Tri-State wind farm dubbed a good first step by renewable energy advocates

Sunset at a wind farm near Springfield in southeastern Colorado. (Creative Commons photo by Wavy1 via Flickr)
Sunset at a wind farm near Springfield in southeastern Colorado. (Creative Commons photo by Wavy1 via Flickr)

Green energy advocates called Monday’s announcement of a major new wind farm on Colorado’s Eastern Plains by Tri-State Generation and Transmission a great first step down the renewable road Xcel Energy first paved more than a decade ago.

Craig Cox of the Interwest Energy Alliance, a trade group representing utility scale wind and solar firms, compared the proposed 51-megawatt Kit Carson Windpower Project to Xcel’s first project, the 32-megawatt Ponnequin project in 1998.

“Like Tri-State’s new project, [Ponnequin] was not big, but it led to Xcel becoming the nation’s largest wind-energy utility within a decade,” Cox said. “Xcel took that first step and quickly grew to embrace wind, understanding its many benefits for consumers and local communities alike. I hope that Tri-State will quickly realize similar benefits as well.”

Westminster-based Tri-State, a member-owned utility comprised of 44 rural co-ops in four states — including 18 in Colorado — is the second-largest utility in the state behind investor-owned Xcel.

Xcel is subject to a 20-percent renewable energy standard by the year 2020, but Tri-State, because it’s member-owned, is only subject to a 10-percent standard by 2020. Tri-State has taken some heat from conservationists and others for being too reliant on coal-fired power plants for its base load.

In a statement issued Monday, Tri-State spelled out that its 20-year deal to purchase wind energy from the Kit Carson wind farm northwest of Burlington — which will be built and operated by Duke Energy — is being inked to meet the 10-percent renewable standard for co-ops mandated by the state Legislature in 2007.

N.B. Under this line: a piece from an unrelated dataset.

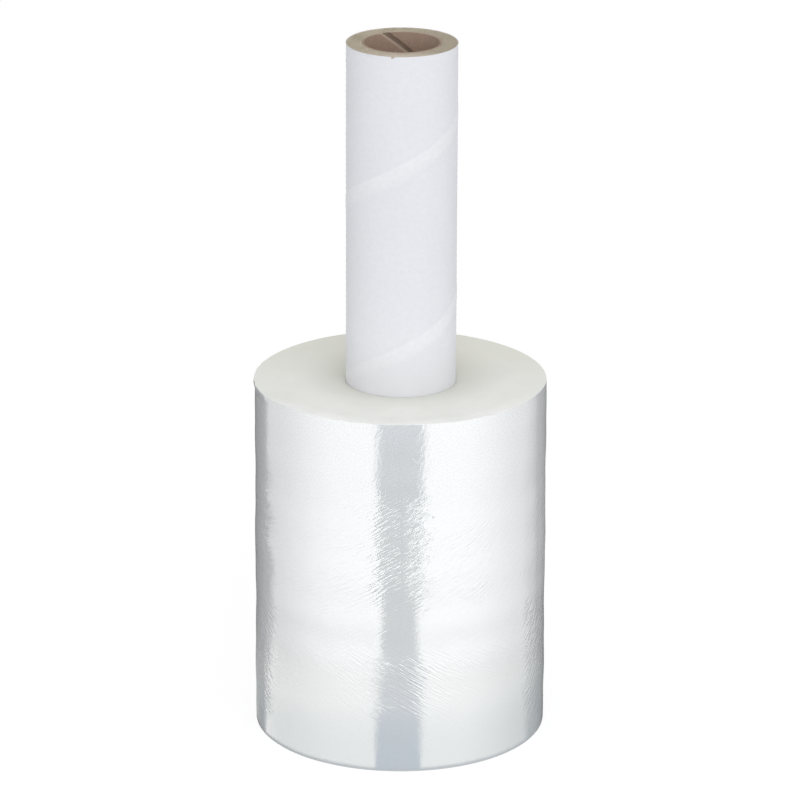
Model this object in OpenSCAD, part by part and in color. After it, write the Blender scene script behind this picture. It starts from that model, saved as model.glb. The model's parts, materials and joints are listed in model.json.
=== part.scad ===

“This wind power project is an important part of our near-term strategy to diversify our portfolio with renewable resource that complement our fleet of base-load generation,” said Ken Anderson, Tri-State’s executive vice president and general manager. “It also keeps us ahead of targets to meet renewable energy standards on behalf of our member co-ops.”

The Colorado Public Utilities Commission is currently weighing whether it should take a more active oversight role with Tri-State, presumably to more closely scrutinize its base load and perhaps require a higher percentage of renewable sources. A PUC meeting on the topic is scheduled for July 16 in Denver.

“Tri-State made it clear that they were building this to meet state renewable requirements, but I hope that once the benefits of renewables become apparent to Tri-State’s members and management, they will begin building more renewables regardless of what percentages are specified in state law,” Cox said.

The new Kit Carson wind farm, scheduled to be online by the end of 2010, will be comprised of 34 1.5-megawatt General Electric turbines on a 6,000-acre site. Tri-State said no new transmission facilities will be required for the system; which will be connected to the utility’s existing 230-kilovolt line that runs between substations near Limon and Burlington.

“Being able to connect to our existing transmission system helps get the project online within 18 months,” Anderson said. “We’ll continue to invest in new transmission resources that will support further development of renewable energy projects.”

Cox and other renewable advocates have been dismayed by the slow pace of new transmission capacity being built by both Xcel and Tri-State to serve far-flung areas on the Eastern Plains and in southern Colorado that are ideal for wind and solar power development.

“Once Colorado has a electric transmission grid capable of moving significant amounts of new wind and solar power from the Eastern Plains and southern parts of the state, then we will be in a position to increase our renewable generation rapidly, and to export some of this power to other markets,” Cox said.

Meanwhile, U.S. Sen. Mark Udall took some shots from the GOP on Monday for a release the lawmaker’s office issued praising the new wind project, calling it “the first-ever wind farm on Colorado’s Eastern Plains.”

A Udall spokeswoman clarified the release should have read “central-eastern plains” since there are other wind farms on the state’s Eastern Plains, according to the Denver Post, but she also fired back that Udall has done more to promote renewable energy in Colorado than any other lawmaker.